-- START OF Data section --
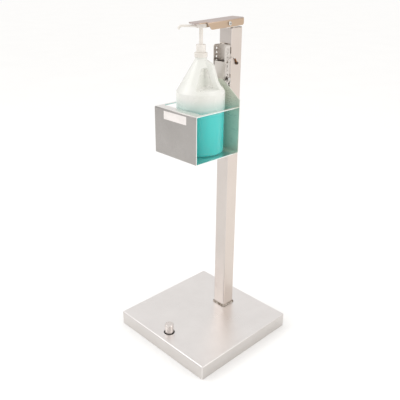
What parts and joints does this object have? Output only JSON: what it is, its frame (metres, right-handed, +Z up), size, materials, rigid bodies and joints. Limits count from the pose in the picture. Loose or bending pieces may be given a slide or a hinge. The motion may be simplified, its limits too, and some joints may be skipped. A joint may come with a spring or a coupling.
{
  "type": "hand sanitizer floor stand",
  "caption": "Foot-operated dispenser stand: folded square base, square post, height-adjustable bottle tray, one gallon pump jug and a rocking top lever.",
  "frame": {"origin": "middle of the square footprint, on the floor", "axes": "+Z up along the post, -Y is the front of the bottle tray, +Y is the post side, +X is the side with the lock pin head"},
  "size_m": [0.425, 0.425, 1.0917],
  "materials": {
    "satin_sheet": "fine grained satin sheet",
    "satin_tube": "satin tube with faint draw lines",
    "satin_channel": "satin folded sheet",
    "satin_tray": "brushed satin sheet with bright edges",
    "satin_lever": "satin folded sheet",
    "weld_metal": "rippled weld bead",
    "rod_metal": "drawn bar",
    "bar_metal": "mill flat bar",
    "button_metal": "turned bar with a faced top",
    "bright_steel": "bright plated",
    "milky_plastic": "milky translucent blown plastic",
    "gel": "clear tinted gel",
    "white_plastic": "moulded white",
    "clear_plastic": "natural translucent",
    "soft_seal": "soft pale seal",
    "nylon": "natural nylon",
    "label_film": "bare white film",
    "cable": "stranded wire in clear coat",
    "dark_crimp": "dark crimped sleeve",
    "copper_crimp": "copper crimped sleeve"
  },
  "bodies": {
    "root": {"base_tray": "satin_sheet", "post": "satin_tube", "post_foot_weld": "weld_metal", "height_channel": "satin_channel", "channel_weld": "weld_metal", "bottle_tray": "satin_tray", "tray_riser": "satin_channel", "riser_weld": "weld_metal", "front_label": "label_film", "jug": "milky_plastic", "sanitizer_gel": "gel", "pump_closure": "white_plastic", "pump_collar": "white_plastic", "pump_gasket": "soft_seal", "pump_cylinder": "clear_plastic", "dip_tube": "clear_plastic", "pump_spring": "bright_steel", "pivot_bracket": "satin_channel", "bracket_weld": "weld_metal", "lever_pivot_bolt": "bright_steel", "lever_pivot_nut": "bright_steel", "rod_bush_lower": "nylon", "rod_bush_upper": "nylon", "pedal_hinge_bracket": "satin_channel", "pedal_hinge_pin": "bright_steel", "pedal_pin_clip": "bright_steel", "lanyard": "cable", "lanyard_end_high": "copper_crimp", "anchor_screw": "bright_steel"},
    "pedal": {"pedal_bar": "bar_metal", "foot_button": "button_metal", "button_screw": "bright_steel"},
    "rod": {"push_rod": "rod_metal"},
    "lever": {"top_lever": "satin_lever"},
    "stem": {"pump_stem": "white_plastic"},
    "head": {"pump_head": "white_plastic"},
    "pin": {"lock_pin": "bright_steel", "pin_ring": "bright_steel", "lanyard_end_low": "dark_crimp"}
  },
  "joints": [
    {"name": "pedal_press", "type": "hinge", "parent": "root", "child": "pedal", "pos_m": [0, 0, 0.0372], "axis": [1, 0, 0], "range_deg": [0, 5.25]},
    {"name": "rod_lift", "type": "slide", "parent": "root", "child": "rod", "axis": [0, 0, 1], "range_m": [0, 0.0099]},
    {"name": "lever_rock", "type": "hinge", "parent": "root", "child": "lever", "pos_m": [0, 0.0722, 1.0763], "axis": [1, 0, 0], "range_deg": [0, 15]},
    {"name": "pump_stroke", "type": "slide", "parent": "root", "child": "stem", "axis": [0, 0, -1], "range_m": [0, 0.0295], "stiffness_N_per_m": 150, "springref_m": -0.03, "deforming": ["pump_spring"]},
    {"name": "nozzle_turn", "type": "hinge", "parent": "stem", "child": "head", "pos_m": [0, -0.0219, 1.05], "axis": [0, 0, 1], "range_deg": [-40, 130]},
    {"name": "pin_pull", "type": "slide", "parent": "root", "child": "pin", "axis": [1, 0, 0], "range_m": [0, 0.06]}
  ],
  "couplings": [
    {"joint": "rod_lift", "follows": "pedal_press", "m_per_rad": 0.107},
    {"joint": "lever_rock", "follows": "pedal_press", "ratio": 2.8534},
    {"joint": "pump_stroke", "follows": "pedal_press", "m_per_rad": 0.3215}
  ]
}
-- END OF Data section --
What is asked:
Write the listing out again, exactly as it reads.

Response below:
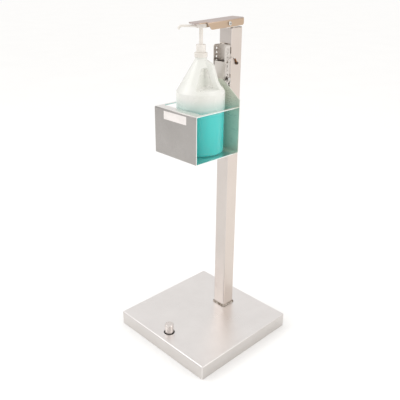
What parts and joints does this object have? Output only JSON: what it is, its frame (metres, right-handed, +Z up), size, materials, rigid bodies and joints. Limits count from the pose in the picture. Loose or bending pieces may be given a slide or a hinge. The motion may be simplified, its limits too, and some joints may be skipped. A joint may come with a spring or a coupling.
{
  "type": "hand sanitizer floor stand",
  "caption": "Foot-operated dispenser stand: folded square base, square post, height-adjustable bottle tray, one gallon pump jug and a rocking top lever.",
  "frame": {"origin": "middle of the square footprint, on the floor", "axes": "+Z up along the post, -Y is the front of the bottle tray, +Y is the post side, +X is the side with the lock pin head"},
  "size_m": [0.425, 0.425, 1.0917],
  "materials": {
    "satin_sheet": "fine grained satin sheet",
    "satin_tube": "satin tube with faint draw lines",
    "satin_channel": "satin folded sheet",
    "satin_tray": "brushed satin sheet with bright edges",
    "satin_lever": "satin folded sheet",
    "weld_metal": "rippled weld bead",
    "rod_metal": "drawn bar",
    "bar_metal": "mill flat bar",
    "button_metal": "turned bar with a faced top",
    "bright_steel": "bright plated",
    "milky_plastic": "milky translucent blown plastic",
    "gel": "clear tinted gel",
    "white_plastic": "moulded white",
    "clear_plastic": "natural translucent",
    "soft_seal": "soft pale seal",
    "nylon": "natural nylon",
    "label_film": "bare white film",
    "cable": "stranded wire in clear coat",
    "dark_crimp": "dark crimped sleeve",
    "copper_crimp": "copper crimped sleeve"
  },
  "bodies": {
    "root": {"base_tray": "satin_sheet", "post": "satin_tube", "post_foot_weld": "weld_metal", "height_channel": "satin_channel", "channel_weld": "weld_metal", "bottle_tray": "satin_tray", "tray_riser": "satin_channel", "riser_weld": "weld_metal", "front_label": "label_film", "jug": "milky_plastic", "sanitizer_gel": "gel", "pump_closure": "white_plastic", "pump_collar": "white_plastic", "pump_gasket": "soft_seal", "pump_cylinder": "clear_plastic", "dip_tube": "clear_plastic", "pump_spring": "bright_steel", "pivot_bracket": "satin_channel", "bracket_weld": "weld_metal", "lever_pivot_bolt": "bright_steel", "lever_pivot_nut": "bright_steel", "rod_bush_lower": "nylon", "rod_bush_upper": "nylon", "pedal_hinge_bracket": "satin_channel", "pedal_hinge_pin": "bright_steel", "pedal_pin_clip": "bright_steel", "lanyard": "cable", "lanyard_end_high": "copper_crimp", "anchor_screw": "bright_steel"},
    "pedal": {"pedal_bar": "bar_metal", "foot_button": "button_metal", "button_screw": "bright_steel"},
    "rod": {"push_rod": "rod_metal"},
    "lever": {"top_lever": "satin_lever"},
    "stem": {"pump_stem": "white_plastic"},
    "head": {"pump_head": "white_plastic"},
    "pin": {"lock_pin": "bright_steel", "pin_ring": "bright_steel", "lanyard_end_low": "dark_crimp"}
  },
  "joints": [
    {"name": "pedal_press", "type": "hinge", "parent": "root", "child": "pedal", "pos_m": [0, 0, 0.0372], "axis": [1, 0, 0], "range_deg": [0, 5.25]},
    {"name": "rod_lift", "type": "slide", "parent": "root", "child": "rod", "axis": [0, 0, 1], "range_m": [0, 0.0099]},
    {"name": "lever_rock", "type": "hinge", "parent": "root", "child": "lever", "pos_m": [0, 0.0722, 1.0763], "axis": [1, 0, 0], "range_deg": [0, 15]},
    {"name": "pump_stroke", "type": "slide", "parent": "root", "child": "stem", "axis": [0, 0, -1], "range_m": [0, 0.0295], "stiffness_N_per_m": 150, "springref_m": -0.03, "deforming": ["pump_spring"]},
    {"name": "nozzle_turn", "type": "hinge", "parent": "stem", "child": "head", "pos_m": [0, -0.0219, 1.05], "axis": [0, 0, 1], "range_deg": [-40, 130]},
    {"name": "pin_pull", "type": "slide", "parent": "root", "child": "pin", "axis": [1, 0, 0], "range_m": [0, 0.06]}
  ],
  "couplings": [
    {"joint": "rod_lift", "follows": "pedal_press", "m_per_rad": 0.107},
    {"joint": "lever_rock", "follows": "pedal_press", "ratio": 2.8534},
    {"joint": "pump_stroke", "follows": "pedal_press", "m_per_rad": 0.3215}
  ]
}